Especialistas dizem que o Irã pode potencialmente compensar suas deficiências ao lançar ataques cibernéticos em coordenação com a Rússia, sua aliada próxima.
“Há uma relação cada vez mais estreita entre eles”, diz Ingram. “A Rússia tem uma campanha cibernética ativa e agressiva e ampla que está por aí. Se eles pudessem usar o Irã como um veículo que possa ser desmentido plausivelmente para ataques russos em diferentes lugares ou usar a influência russa para obter acesso a mais petróleo iraniano e outras coisas, acho que isso é algo possível, se não provável.”

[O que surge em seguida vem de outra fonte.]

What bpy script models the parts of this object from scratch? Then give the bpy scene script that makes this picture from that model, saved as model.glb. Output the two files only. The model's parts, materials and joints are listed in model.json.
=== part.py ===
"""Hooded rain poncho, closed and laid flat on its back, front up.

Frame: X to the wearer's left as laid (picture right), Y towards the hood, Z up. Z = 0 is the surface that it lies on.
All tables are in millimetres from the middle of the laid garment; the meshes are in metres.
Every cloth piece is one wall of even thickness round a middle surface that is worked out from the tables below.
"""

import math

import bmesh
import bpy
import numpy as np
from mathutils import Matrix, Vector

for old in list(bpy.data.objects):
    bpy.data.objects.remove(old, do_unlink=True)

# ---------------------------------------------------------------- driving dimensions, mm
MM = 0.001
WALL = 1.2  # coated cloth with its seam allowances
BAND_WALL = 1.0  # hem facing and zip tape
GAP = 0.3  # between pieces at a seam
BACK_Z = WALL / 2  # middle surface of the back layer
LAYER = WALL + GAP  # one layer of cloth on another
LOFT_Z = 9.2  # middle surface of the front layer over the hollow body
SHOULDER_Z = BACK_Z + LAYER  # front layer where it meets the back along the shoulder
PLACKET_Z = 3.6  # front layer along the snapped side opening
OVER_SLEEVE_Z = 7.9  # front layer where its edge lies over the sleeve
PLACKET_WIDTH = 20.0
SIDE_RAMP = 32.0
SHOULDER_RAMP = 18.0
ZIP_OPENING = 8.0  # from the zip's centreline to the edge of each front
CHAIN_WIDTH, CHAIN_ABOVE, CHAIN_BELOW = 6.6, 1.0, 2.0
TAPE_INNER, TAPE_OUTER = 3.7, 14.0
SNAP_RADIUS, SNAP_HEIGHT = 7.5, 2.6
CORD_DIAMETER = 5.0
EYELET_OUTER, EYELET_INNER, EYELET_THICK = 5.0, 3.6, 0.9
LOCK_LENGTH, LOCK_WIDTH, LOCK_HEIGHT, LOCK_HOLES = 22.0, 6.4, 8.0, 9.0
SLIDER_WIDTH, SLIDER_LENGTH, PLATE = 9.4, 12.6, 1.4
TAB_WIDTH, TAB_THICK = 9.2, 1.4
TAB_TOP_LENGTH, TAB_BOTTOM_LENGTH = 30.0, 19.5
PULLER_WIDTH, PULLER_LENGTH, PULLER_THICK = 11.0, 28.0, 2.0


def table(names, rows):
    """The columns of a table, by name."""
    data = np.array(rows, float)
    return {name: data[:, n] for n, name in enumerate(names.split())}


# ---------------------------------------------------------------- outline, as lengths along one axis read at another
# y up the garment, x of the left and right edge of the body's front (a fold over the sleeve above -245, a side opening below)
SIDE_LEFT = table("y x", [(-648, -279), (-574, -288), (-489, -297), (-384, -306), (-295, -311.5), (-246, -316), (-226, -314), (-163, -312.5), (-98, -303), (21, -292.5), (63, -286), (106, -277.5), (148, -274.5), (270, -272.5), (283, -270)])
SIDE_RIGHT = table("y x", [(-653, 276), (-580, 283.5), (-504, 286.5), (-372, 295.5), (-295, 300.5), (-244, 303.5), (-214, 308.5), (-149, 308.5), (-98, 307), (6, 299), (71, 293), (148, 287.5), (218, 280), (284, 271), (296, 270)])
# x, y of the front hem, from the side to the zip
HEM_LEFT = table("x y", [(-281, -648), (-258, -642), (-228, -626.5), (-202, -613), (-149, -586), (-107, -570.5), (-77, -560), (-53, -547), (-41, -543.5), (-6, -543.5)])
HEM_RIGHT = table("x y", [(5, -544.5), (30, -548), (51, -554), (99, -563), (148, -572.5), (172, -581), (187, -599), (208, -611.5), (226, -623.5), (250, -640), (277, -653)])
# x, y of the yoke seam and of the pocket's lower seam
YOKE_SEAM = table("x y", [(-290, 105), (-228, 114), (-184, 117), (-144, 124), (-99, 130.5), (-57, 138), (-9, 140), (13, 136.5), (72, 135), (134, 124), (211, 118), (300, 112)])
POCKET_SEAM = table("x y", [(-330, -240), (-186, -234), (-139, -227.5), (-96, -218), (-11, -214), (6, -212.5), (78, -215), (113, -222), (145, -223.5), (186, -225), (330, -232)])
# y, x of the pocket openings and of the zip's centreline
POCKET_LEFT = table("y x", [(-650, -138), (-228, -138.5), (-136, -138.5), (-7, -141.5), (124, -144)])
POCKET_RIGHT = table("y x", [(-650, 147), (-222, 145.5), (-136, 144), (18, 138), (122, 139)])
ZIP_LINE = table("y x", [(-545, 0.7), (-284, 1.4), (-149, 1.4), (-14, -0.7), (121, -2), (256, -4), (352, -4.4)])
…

Atingidos por ataques passados, os EUA construíram, ao longo dos anos, uma defesa robusta contra hackers que buscam atingir infraestrutura crítica. O país aumentou os recursos de detecção de ameaças, garantiu um melhor compartilhamento de informações com aqueles que gerenciam infraestruturas críticas e fortaleceu a colaboração entre profissionais de segurança privados e governamentais.
Mas uma maior dependência da internet para administrar tudo, desde barragens a mercados financeiros, torna os EUA mais vulneráveis a um ataque cibernético do que o Irã, que ainda tem a capacidade de trabalhar com seus sistemas antiquados.
Entretanto, Ingram acredita que governos e organizações podem se defender desses ataques. “Acho que existem planos robustos para garantir que, se elementos forem danificados por ataques cibernéticos, esses danos possam ser mitigados rapidamente.”